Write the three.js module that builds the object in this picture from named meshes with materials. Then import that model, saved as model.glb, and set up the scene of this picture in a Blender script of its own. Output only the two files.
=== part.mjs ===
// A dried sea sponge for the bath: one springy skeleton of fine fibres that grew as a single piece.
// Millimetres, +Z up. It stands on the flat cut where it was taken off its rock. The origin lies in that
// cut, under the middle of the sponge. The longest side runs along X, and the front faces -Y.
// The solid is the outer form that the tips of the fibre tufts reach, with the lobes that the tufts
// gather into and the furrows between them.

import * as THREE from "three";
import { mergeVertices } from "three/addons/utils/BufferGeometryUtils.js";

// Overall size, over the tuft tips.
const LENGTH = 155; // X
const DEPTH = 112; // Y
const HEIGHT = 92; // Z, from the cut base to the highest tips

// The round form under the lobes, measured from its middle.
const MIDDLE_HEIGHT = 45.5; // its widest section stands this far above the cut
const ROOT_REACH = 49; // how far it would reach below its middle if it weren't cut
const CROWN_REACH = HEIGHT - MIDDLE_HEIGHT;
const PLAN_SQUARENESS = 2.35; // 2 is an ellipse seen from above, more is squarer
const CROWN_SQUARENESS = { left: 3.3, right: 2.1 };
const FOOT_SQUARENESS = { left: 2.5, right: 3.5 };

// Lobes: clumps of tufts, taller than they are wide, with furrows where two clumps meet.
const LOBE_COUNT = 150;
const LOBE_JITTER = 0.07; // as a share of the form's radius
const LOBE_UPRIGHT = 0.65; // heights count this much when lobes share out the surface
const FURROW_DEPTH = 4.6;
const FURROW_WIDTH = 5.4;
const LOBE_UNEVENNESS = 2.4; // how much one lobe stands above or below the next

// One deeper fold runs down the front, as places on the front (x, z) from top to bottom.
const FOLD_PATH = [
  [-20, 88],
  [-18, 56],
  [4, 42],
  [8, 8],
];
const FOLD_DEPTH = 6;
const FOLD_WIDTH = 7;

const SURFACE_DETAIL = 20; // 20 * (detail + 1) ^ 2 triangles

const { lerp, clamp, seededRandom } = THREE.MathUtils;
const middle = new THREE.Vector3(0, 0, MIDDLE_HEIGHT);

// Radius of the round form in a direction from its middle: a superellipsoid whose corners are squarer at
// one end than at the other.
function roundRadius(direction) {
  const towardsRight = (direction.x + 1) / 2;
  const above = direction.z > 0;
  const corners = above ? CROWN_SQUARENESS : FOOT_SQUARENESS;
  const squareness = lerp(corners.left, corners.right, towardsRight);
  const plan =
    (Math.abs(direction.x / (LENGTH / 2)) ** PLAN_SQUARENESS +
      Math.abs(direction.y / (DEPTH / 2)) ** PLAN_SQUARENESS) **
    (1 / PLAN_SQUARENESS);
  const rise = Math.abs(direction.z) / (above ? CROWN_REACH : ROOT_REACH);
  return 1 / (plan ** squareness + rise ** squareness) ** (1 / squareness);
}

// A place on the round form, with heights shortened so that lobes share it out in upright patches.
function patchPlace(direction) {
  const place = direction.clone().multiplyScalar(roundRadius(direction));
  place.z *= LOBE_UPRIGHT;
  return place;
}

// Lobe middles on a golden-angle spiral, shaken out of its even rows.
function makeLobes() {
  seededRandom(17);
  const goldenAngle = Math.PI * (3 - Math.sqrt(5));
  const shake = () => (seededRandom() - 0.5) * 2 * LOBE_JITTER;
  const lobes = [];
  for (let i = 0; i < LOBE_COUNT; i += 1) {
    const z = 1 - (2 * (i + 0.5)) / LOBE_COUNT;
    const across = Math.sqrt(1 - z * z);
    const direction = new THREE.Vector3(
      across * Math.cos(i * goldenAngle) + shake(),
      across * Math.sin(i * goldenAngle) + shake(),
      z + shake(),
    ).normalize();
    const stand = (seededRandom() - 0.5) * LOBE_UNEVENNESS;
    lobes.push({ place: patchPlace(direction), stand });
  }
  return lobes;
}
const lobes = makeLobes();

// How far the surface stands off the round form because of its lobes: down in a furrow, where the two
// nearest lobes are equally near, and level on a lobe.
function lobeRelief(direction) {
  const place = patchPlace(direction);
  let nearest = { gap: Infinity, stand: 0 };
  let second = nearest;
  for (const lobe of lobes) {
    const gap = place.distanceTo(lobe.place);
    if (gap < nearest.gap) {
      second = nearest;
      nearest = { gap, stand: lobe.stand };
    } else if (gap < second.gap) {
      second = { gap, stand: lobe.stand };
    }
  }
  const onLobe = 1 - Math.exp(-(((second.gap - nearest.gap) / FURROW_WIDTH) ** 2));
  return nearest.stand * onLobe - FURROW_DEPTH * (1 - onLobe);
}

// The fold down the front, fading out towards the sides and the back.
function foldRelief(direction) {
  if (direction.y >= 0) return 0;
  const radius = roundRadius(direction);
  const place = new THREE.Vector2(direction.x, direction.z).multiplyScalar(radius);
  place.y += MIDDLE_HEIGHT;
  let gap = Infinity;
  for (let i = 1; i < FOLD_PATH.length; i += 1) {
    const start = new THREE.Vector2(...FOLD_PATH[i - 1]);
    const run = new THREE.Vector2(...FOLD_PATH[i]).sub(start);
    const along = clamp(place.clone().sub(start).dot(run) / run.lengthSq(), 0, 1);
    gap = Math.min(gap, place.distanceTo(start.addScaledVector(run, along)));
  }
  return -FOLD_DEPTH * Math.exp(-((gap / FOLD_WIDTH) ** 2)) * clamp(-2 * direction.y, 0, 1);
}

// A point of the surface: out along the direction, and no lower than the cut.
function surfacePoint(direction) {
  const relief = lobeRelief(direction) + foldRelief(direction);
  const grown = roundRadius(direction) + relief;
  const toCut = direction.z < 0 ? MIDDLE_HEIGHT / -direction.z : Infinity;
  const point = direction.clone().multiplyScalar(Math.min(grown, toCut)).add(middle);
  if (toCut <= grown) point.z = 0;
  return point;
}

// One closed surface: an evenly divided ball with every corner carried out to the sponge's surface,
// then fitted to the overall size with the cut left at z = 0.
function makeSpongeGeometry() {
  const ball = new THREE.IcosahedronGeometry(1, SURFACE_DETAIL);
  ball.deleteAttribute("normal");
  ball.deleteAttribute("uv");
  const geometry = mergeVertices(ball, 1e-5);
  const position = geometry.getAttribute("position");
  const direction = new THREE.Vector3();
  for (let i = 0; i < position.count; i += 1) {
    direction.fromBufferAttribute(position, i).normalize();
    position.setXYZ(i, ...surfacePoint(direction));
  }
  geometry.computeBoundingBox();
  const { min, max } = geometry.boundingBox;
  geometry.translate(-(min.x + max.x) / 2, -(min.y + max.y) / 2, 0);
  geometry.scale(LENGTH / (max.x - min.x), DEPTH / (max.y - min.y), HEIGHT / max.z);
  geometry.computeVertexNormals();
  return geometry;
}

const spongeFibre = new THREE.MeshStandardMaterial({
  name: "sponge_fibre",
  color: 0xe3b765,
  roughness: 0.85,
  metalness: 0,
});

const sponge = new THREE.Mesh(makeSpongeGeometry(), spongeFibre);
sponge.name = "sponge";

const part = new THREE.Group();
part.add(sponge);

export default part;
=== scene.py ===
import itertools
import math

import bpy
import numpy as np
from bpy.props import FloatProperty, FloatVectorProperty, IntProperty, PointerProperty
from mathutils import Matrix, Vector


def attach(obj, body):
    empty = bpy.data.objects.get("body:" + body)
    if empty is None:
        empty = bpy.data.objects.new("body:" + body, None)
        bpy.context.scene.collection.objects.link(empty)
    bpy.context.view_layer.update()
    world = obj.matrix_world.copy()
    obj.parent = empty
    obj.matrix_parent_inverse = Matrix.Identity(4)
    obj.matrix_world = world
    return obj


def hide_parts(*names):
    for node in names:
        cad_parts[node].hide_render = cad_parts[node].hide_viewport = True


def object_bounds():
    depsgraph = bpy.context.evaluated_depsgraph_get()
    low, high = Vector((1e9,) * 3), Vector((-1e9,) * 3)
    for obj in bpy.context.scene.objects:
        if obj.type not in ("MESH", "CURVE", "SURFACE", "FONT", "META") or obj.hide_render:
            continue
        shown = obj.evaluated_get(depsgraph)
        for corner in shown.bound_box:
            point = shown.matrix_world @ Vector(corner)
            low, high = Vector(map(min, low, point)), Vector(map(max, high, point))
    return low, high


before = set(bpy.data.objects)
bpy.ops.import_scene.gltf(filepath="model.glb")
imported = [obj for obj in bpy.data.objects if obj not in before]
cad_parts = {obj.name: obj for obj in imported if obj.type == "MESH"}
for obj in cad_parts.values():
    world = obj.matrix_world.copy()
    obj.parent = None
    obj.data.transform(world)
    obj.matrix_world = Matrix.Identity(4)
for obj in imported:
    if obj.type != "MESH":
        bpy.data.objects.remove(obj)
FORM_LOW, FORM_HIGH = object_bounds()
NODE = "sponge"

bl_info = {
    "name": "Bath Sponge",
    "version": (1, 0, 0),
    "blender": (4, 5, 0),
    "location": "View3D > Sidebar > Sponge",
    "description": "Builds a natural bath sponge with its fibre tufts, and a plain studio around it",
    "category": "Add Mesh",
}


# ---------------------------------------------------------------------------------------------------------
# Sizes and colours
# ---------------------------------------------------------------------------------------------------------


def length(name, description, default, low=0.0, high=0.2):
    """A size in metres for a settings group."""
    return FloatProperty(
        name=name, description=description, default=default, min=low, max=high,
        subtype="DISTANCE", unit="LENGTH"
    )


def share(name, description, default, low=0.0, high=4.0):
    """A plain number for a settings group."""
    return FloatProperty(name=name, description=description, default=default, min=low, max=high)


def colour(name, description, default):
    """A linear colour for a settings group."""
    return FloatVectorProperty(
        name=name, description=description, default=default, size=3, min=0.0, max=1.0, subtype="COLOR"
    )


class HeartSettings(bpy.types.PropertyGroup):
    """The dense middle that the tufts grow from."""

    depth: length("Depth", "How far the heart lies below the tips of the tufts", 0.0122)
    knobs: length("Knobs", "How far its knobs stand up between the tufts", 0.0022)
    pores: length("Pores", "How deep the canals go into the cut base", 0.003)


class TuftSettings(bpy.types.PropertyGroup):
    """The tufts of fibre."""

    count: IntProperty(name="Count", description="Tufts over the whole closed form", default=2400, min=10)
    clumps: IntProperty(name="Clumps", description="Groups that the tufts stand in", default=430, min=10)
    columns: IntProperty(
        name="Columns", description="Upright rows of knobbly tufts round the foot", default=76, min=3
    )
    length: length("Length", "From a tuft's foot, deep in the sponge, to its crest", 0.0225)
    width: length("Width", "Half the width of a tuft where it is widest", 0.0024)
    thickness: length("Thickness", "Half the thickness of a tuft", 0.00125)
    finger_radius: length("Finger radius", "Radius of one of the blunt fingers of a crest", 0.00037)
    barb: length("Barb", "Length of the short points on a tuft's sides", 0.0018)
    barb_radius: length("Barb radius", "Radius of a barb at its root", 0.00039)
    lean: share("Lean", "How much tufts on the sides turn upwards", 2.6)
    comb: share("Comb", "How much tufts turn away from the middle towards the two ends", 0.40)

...

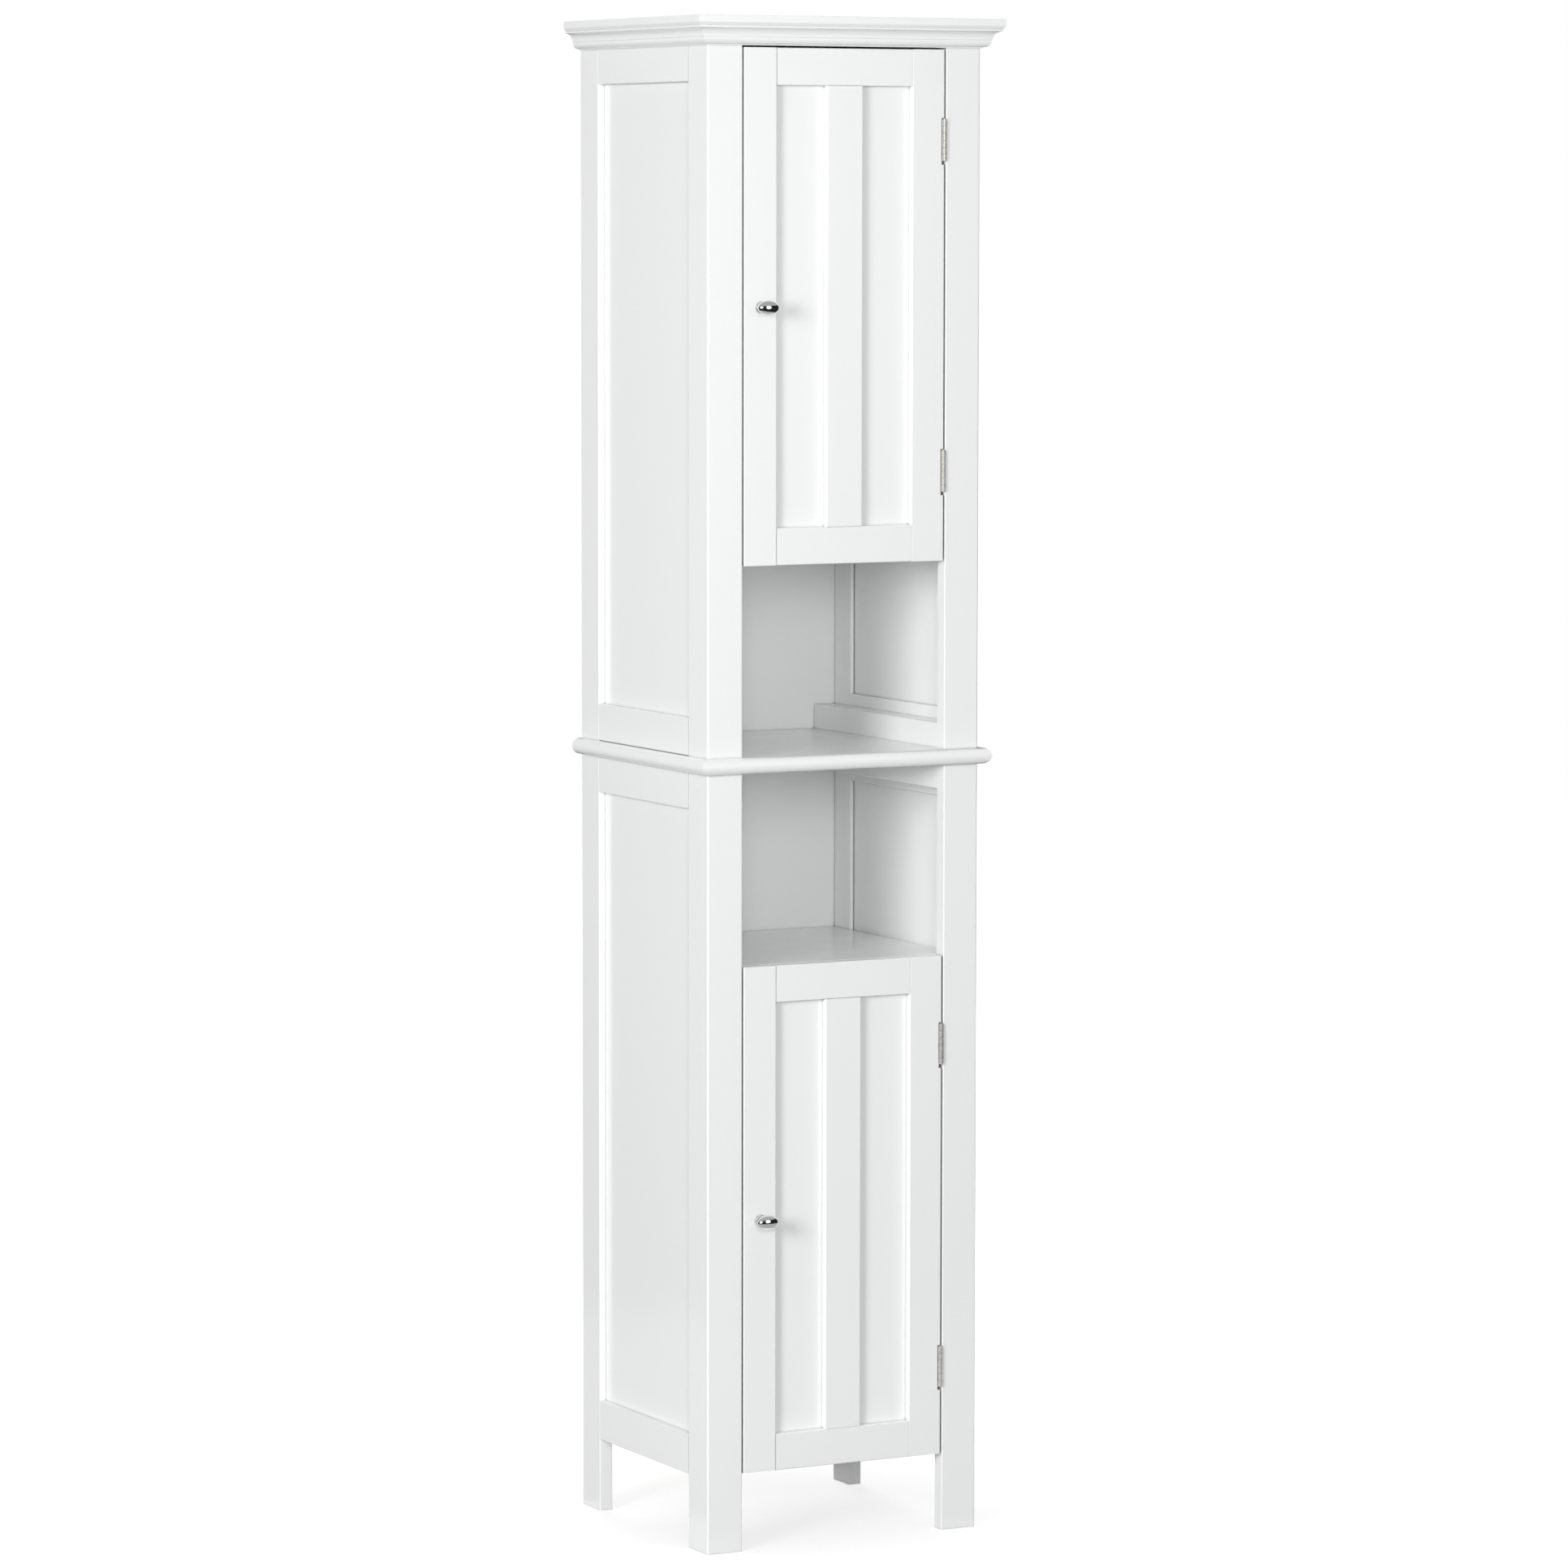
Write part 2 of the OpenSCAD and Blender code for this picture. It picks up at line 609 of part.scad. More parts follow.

--

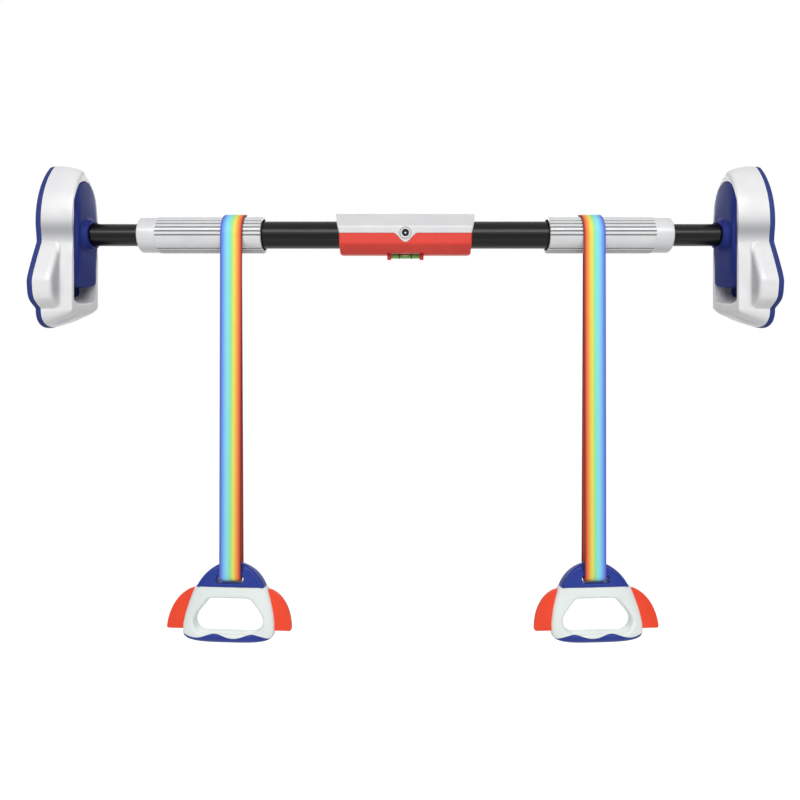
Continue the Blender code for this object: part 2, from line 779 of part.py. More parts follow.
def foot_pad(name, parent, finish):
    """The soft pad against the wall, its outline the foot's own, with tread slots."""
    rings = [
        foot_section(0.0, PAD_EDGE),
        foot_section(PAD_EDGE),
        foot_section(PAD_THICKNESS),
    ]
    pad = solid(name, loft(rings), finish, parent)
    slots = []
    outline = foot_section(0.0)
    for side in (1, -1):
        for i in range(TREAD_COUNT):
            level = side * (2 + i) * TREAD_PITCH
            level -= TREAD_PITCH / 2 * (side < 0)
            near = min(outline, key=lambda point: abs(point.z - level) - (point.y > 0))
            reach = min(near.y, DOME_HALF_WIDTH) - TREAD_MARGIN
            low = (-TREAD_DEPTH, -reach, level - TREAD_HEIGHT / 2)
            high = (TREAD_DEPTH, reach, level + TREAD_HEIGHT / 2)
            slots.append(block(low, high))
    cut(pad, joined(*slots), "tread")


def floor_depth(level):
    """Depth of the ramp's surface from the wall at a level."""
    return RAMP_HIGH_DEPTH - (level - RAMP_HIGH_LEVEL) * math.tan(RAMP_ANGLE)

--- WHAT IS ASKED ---
All lines in the listing above from the line containing "point = shown.matrix_world" to the line containing "in imported if", inclusive, should be retyped exactly; no other lines should appear.

--- COMPLETE ANSWER ---
            point = shown.matrix_world @ Vector(corner)
            low, high = Vector(map(min, low, point)), Vector(map(max, high, point))
    return low, high


before = set(bpy.data.objects)
bpy.ops.import_scene.gltf(filepath="model.glb")
imported = [obj for obj in bpy.data.objects if obj not in before]
cad_parts = {obj.name: obj for obj in imported if obj.type == "MESH"}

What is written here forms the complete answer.